Ecowas exemplifies how a commitment to human rights norms and democratic principles can trump financial constraints, differences between the region’s Anglophone and Francophone countries, and concerns about interference. A key driver of the bloc’s success is its groundbreaking 2001 Protocol on Democracy and Good Governance, which requires member states to fulfil the core principles of democratic governance, human rights and the rule of law.

Such efforts would be difficult to replicate today in Central and East Africa, where the dominance and solidarity among entrenched and often abusive leaders limit their ability to muster the political will to publicly denounce their counterparts’ rights violations.

Introducing “external” stakeholders with strong regional leverage and moral legitimacy might revitalise the process. A country such as South Africa should have a vested interest in helping to resolve Burundi’s crisis, given its historic role as a broker of the 2000 Arusha Peace process, when Nelson Mandela’s efforts helped to end the country’s 12-year civil war. A new South African-led initiative could move forward under the auspices of the AU.

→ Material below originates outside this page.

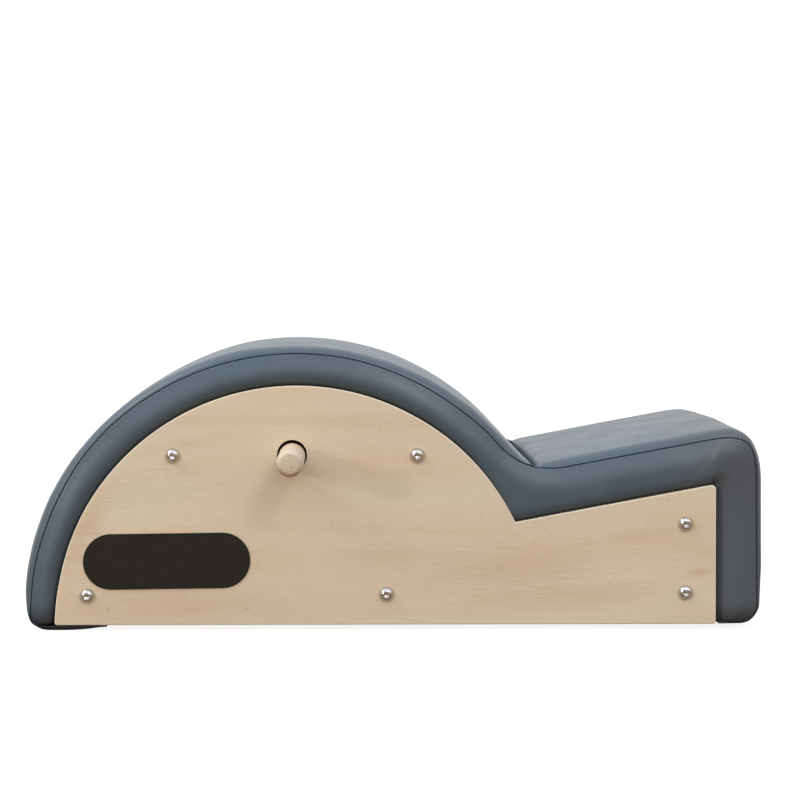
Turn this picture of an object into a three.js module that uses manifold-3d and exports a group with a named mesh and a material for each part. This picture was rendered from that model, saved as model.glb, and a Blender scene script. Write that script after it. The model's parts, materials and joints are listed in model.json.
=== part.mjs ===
// Pilates spine corrector: a padded arc with a sloping seat, carried by two plywood sides.
// Millimetres, +Z up, X along the length, Y across the width, front side panel at -Y.
import * as THREE from 'three';
import { mergeVertices } from 'three/addons/utils/BufferGeometryUtils.js';
import Module from 'manifold-3d';

const wasm = await Module();
wasm.setup();

// Overall form of the plywood side panels
const width = 420;
const panelThickness = 18;
const panelLift = 7;
const arcRadius = 304.5;
const arcCentreDrop = 4;
const panelReach = 525;
const endHeight = 176.8;
const seatSlopeDegrees = 10.6;
const seatCornerRadius = 7;
const footCornerRadius = 3.2;
const panelEdgeRound = 2.2;

// Inner frame
const ribThickness = 15;
const arcDeckThickness = 9;
const boardThickness = 12;
const railDepth = 36;
const railHeight = 70;
const upperRailHeight = 60;
const liningThickness = 1;
const lighteningHoleDiameter = 76;

// Saw kerfs that let the arc deck bend
const kerfCount = 38;
const kerfWidth = 2.6;
const kerfWeb = 3;

// Padding, measured outward from the panel's edge
const leatherThickness = 1.4;
const leatherTuck = 5;
const arcSeamHeight = 39.5;
const toeSeamHeight = 29;
const toeThinningDegrees = 44;
const seatSeamHeight = 55.4;
const endSeamHeight = 51.5;
const seatSeamCornerRadius = 40;
const padShoulderRise = 9.6;
const padShoulderWidth = 19;
const padCrown = 2.7;
const seamInset = 2;
const sideBulge = 1;
const toeCornerRadius = 20;
const heelCornerRadius = 38;
const flapLength = 64;
const flapInset = 10;

// Handles
const handleDiameter = 33;
const handleLength = 200;
const handleProtrusion = 100;
const handleNoseRound = 7.5;
const handleTailChamfer = 2;
const handleHoleDiameter = 37.5;
const handleHoleOffset = -5.4;
const handleHoleHeight = 212.6;
const guideClearance = 0.75;
const guideDepth = 60;
const guideWall = 20;

// Bolts, threaded inserts and feet
const boltDiameter = 10;
const boltLength = 60;
const boltHeadDiameter = 18.4;
const boltHeadHeight = 5.5;
const boltSocketAcross = 6;
const boltSocketDepth = 3;
const insertDiameter = 14;
const insertLength = 20;
const insertBoreDepth = 42;
const endBoltInset = 37.5;
const footDiameter = 26;
const footInset = 20;
const footBlockHeight = 30;
const footChamfer = 1;
const footRecessDiameter = 11;
const footRecessDepth = 3.4;
const screwDiameter = 4;
const screwHeadDiameter = 9;
const screwHeadHeight = 2.6;
const screwLength = 25;

// Name plate, bare
const plateLength = 208.6;
const plateHeight = 70.2;
const plateThickness = 1.2;
const plateEdgeRound = 0.3;
const plateCentreOffset = -161.9;
const plateCentreHeight = 80.4;

// Gap between pieces that touch, and the overrun of every cut
const fit = 0.3;
const overrun = 5;

// Places of the bolts on the arc, as shares of the arc's radius: along, and above the bottom edge
const arcBoltShares = {
  upper_left: [-0.507, 0.696],
  upper_right: [0.4965, 0.696],
  lower_left: [-0.858, 0.121],
  lower_middle: [0.37, 0.1255],
};

// Shares of the end's height: its bolts' heights above the bottom edge, and its rails' height
const endUpperBoltShare = 0.7115;
const endLowerBoltShare = 0.2248;
const endRailShare = 0.34;

// Places of the ribs' lightening holes and the toe's foot blocks, as shares of the arc's radius
const lighteningHoleShares = [
  [-0.46, 0.36],
  [-0.09, 0.36],
  [0.28, 0.42],
];
const footBlockShare = -0.673;

// Half of the pad's section as shares: [height over seam, out from the tuck to the bulge]
const padSideShares = [
  [0.62, 1],
  [0.3, 0.86],
  [0.11, 0.5],
];
const padCrownShares = [
  [0, 1],
  [0.55, 0.7],
];

// Facet counts
const arcSteps = 42;
const padArcSteps = 25;
const padCornerSteps = 7;
const padRoundSteps = 5;
const cornerSteps = 4;
const roundSteps = 2;
const boreSides = 12;
const handleHoleSides = 24;
const handleSides = 24;
const boltSides = 12;
const seatSteps = 5;
const endSteps = 2;
const shoulderSteps = 3;
const domeSteps = 3;
const noseSteps = 5;
const flapSteps = 5;
const hexSides = 6;

// Colours
const looks = {
  plywood: { color: 0xcfb898, roughness: 0.55, metalness: 0 },
  pine: { color: 0xd8c08f, roughness: 0.7, metalness: 0 },
  beech: { color: 0xd2b48c, roughness: 0.5, metalness: 0 },
  leather: { color: 0x5c6874, roughness: 0.45, metalness: 0 },
  foam: { color: 0xe8e2c8, roughness: 0.95, metalness: 0 },
  lining: { color: 0x1c1c1e, roughness: 0.95, metalness: 0 },
  steel: { color: 0xc9cbcd, roughness: 0.25, metalness: 1 },
  zinc: { color: 0xa8aaac, roughness: 0.45, metalness: 1 },
  plate: { color: 0x2b2824, roughness: 0.4, metalness: 0.1 },
  rubber: { color: 0x202022, roughness: 0.85, metalness: 0 },
};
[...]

By playing a leading role, South Africa — whose president, Cyril Ramaphosa, has made a commitment to restore Mandela’s legacy of leadership that transcends narrow national interests across Africa and beyond — would present fresh hope for resolving Burundi’s crisis.

Such an initiative would have the mandate to place justice and accountability firmly at the heart of the negotiations, reaffirming human rights norms laid out in the AU charter and its other key documents.

As illustrated by the Ecowas experience, regional peace and security are best secured when backed by a rights-based approach and a democratic agenda. In the case of Burundi, that requires African leadership to initiate and sustain a genuine rights-based security effort that can bring relief to victims, sanction rights abusers, avert mass atrocities and, ultimately, establish a foundation for stability and ethical regional leadership.